Taking this into consideration, there should be plenty of opportunity in reg tech and third parties to automate compliance requirements, noted Swanson.

Anything that relies on third parties or goes outside the parameter of the financial institution is a challenge for us and our members, he added. "You still have to rely on these organisations to manage uptime and handle maintenance. There is still no public information on a blueprint for that.

"Another issue is if you are using one or two cloud providers, how do you prevent a database administrator who could unilaterally try and change a block. We don't want to have this one party be able to use that right."

Another challenge is how to settle disputes that span multiple jurisdictions, and how to handle something like a bankruptcy , or a default, or if a trade doesn't go through.

Swanson added: "Moving financial assets means some of the most heavily regulated instruments in the world. If they don't fulfil compliance demands they get fined and no financial institution wants to be fined for something like that – they don't want to be fined at all."

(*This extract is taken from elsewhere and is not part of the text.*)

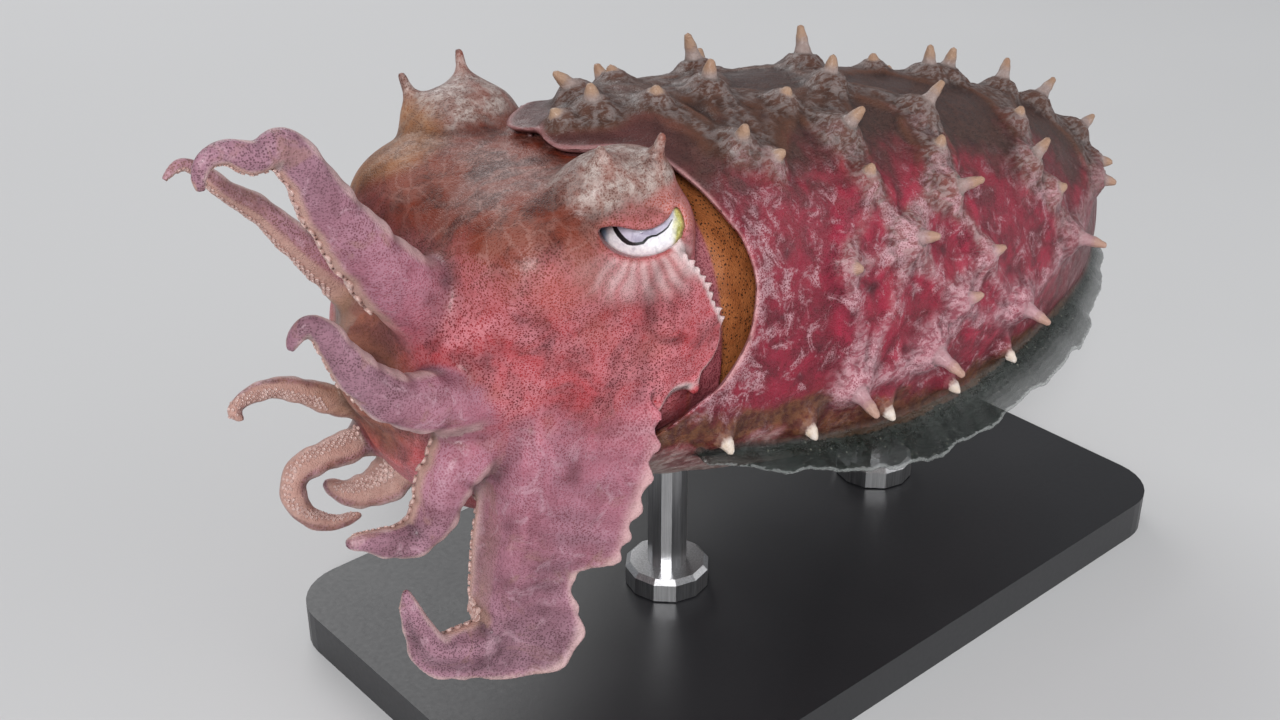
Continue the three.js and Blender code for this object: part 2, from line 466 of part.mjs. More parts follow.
// ---------------------------------------------------------------- display stand
{
  const s = STAND, satin = new THREE.MeshStandardMaterial({ color: 0x2b2b2d, roughness: 0.5, metalness: 0.1 });
  const steel = new THREE.MeshStandardMaterial({ color: 0xb4b6b8, roughness: 0.3, metalness: 1 });
  const x = s.length / 2, y = s.width / 2, r = s.corner;
  const outline = new THREE.Shape();
  outline.moveTo(-x + r, -y);
  outline.lineTo(x - r, -y); outline.absarc(x - r, -y + r, r, -Math.PI / 2, 0, false);
  outline.lineTo(x, y - r); outline.absarc(x - r, y - r, r, 0, Math.PI / 2, false);
  outline.lineTo(-x + r, y); outline.absarc(-x + r, y - r, r, Math.PI / 2, Math.PI, false);
  outline.lineTo(-x, -y + r); outline.absarc(-x + r, -y + r, r, Math.PI, 1.5 * Math.PI, false);
  const plate = new THREE.ExtrudeGeometry(outline, { depth: s.thick, bevelEnabled: false, curveSegments: 4 });
  show(root, "stand_base", solid(plate), satin);
  for (const [name, at] of [["front", s.front], ["rear", s.rear]]) {
    const z0 = s.thick + GAP, top = LIFT - 6;
    const g = new THREE.LatheGeometry([[0, 0], [s.collar, 0], [s.collar, s.collarHigh - 1], [s.collar - 1, s.collarHigh], [s.rod, s.collarHigh], [s.rod, top - z0], [0, top - z0]]
      .map(([a, h]) => new THREE.Vector2(a, h)), 12);
    g.rotateX(Math.PI / 2);
    g.translate(at - STAND_X, 0, z0);
    const body = solid(g).translate([STAND_X, 0, -LIFT]).subtract(mantleGrown).translate([-STAND_X, 0, LIFT]);
    show(root, "stand_rod_" + name, biggest(body), steel);
  }
}
export default root;
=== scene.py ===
# Looks of a life-size cuttlefish on a display stand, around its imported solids.
# Shapes are made in millimetres in the animal's own frame, whose origin is the middle of the mantle's front opening,
# and go out in metres in the row frame. -X is the head's end, -Y the animal's left, +Z up.
import json
import math
import bpy
import numpy as np
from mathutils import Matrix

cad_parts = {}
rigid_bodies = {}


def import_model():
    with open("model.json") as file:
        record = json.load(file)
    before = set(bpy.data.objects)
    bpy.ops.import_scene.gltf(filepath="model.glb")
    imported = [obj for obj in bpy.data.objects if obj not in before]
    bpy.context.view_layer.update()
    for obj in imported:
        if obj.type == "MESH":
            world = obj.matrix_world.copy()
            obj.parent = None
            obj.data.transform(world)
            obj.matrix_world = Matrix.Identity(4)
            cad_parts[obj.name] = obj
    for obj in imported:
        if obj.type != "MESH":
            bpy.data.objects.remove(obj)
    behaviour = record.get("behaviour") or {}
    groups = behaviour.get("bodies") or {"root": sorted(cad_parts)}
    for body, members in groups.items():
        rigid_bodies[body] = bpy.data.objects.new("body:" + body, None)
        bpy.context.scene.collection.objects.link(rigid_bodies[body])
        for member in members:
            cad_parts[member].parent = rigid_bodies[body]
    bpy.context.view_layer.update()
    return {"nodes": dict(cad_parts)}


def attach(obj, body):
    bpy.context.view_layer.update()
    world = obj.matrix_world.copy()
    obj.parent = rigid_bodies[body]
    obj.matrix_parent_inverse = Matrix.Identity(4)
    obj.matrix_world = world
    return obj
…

Santander's head of blockchain labs, John Whelan, spoke about the banking DLT consortia phenomena with some authority. "We are members of a few of them," he said. "These consortia get together to do a certain thing. They can be formal or informal, there can be a legal agreement."

Whelan spoke about the Utility Settlement Coin to tokenise central bank money which involves UBS, ICAP and BNY Mellon with technology from UK-based Clearmatics.

He listed a number of use cases that might be addressed by a consortium approach including, privacy, blockchain identity, private key management life cycle, reversibility of transactions and tokenisation of assets.

He said there are quite a few consortia out there that are not public. The way they might be formed is typically first via an NDA and perhaps a group of banks in a certain territory will come together and put in a little bit of capital ($50,000, for example) to produce a proof of concept.

"It's a flexible way to get somewhere fast. If you are thinking about getting in a consortium, start small and maybe go and partner with another bank down the street.

"China has an opportunity here to build robust consortia looking at different problems."